I think the challenge is in moving forward, not just for those who are playing from the Indian side, but equally all participants in the outsourcing market do need to look for more creative propositions that will actually deliver true measurable incremental value.

Q: If you could elaborate on the kind of large deal wins and the different changes in the value propositions that we are bringing to the table?

Peter Bendor-Samuel: Things are evolving, no doubt. Duncan’s right, the cost in any service business is always an issue and quite frankly the Indian position is still a very strong one with regard to cost.

Although, we have had rupee appreciation and inflation here for the capability and the quality of resource, there is still no comparable destination similar to India. So we have got some way before that erodes to a point where it affects the market share, but we are seeing a change in the value proposition and the evolution of the value proposition early on. We are seeing the number of the big Indian switch providers, the major Indian providers evolving to be far higher value services.
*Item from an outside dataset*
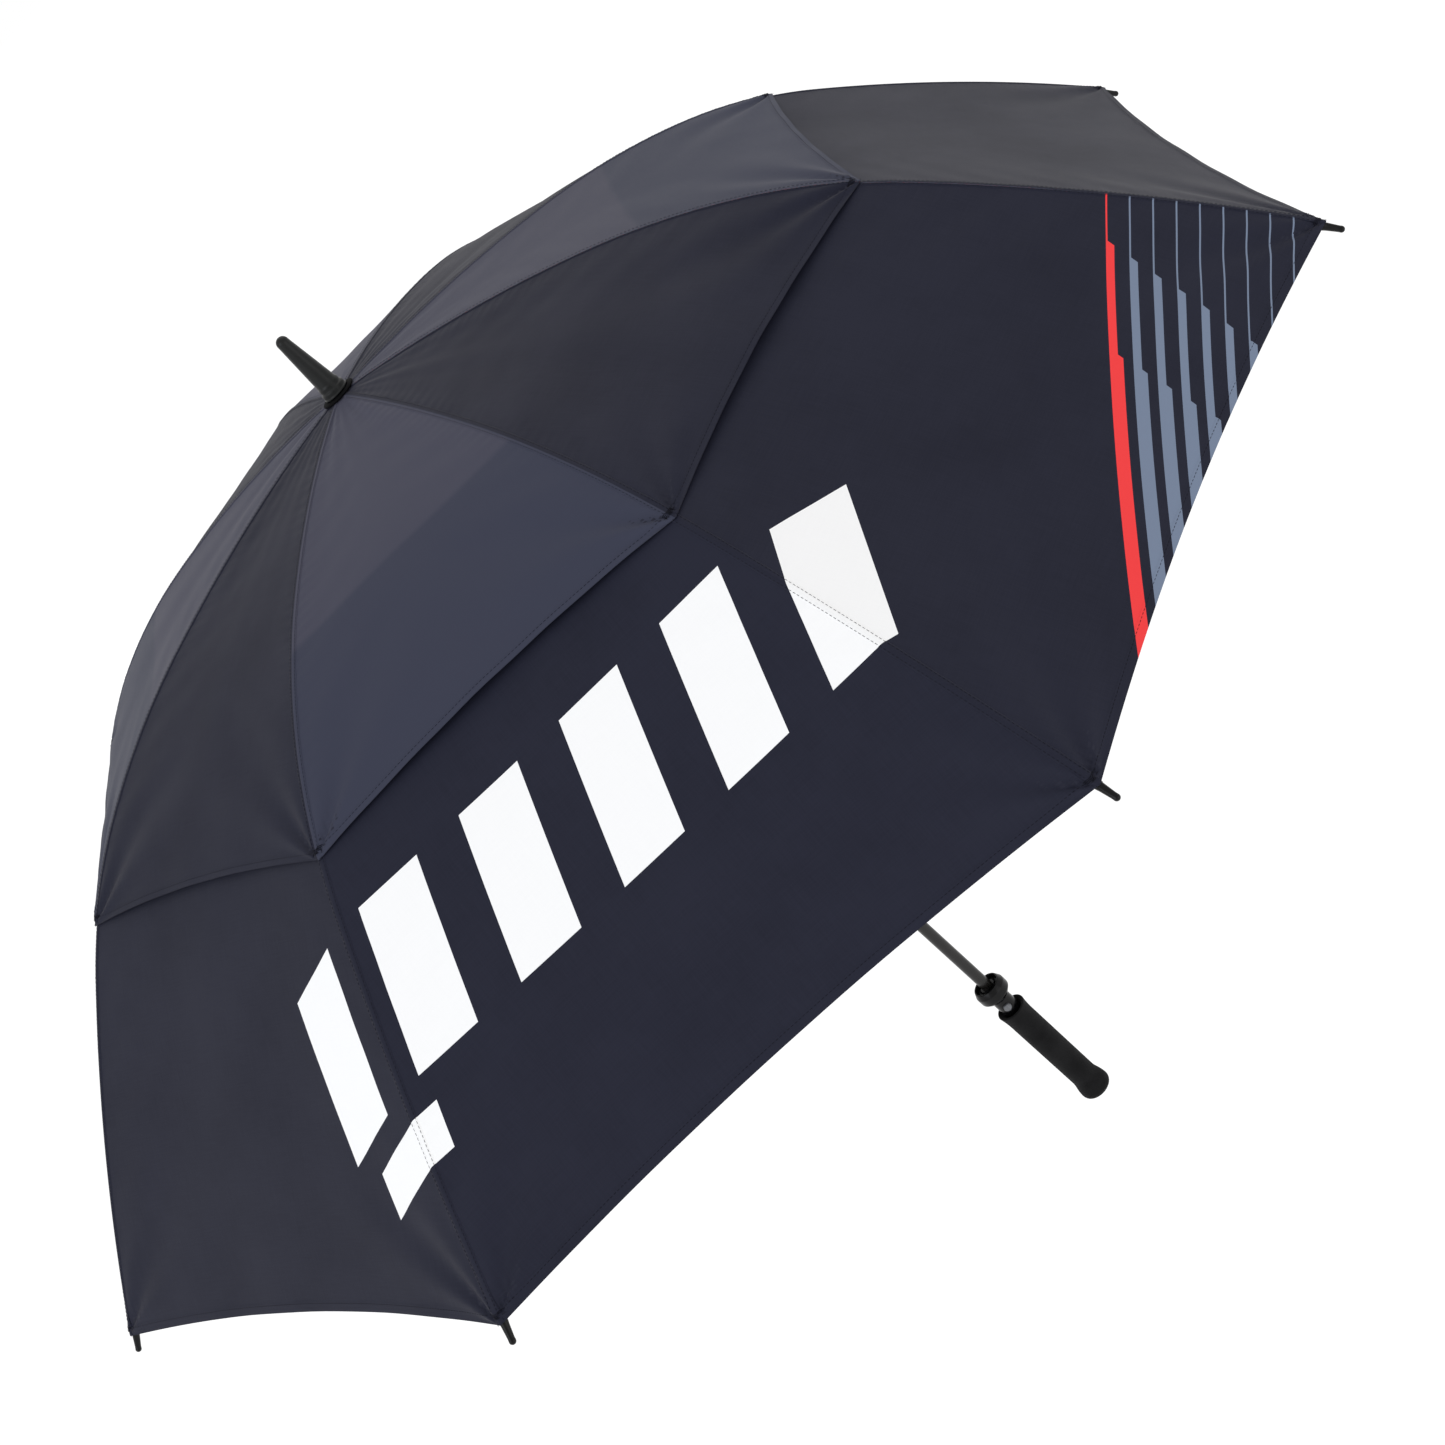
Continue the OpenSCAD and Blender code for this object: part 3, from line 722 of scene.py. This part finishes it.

They are starting to drive transformation within companies and this transformation yields benefits well beyond the commodity or the specific service. They are transforming how people go to market. They are transforming how process are done and that’s based on a very strong set of technical capabilities. They have developed over the last few years and quite frankly some of the very best transformational talent in the world today is coming out of the Indian market.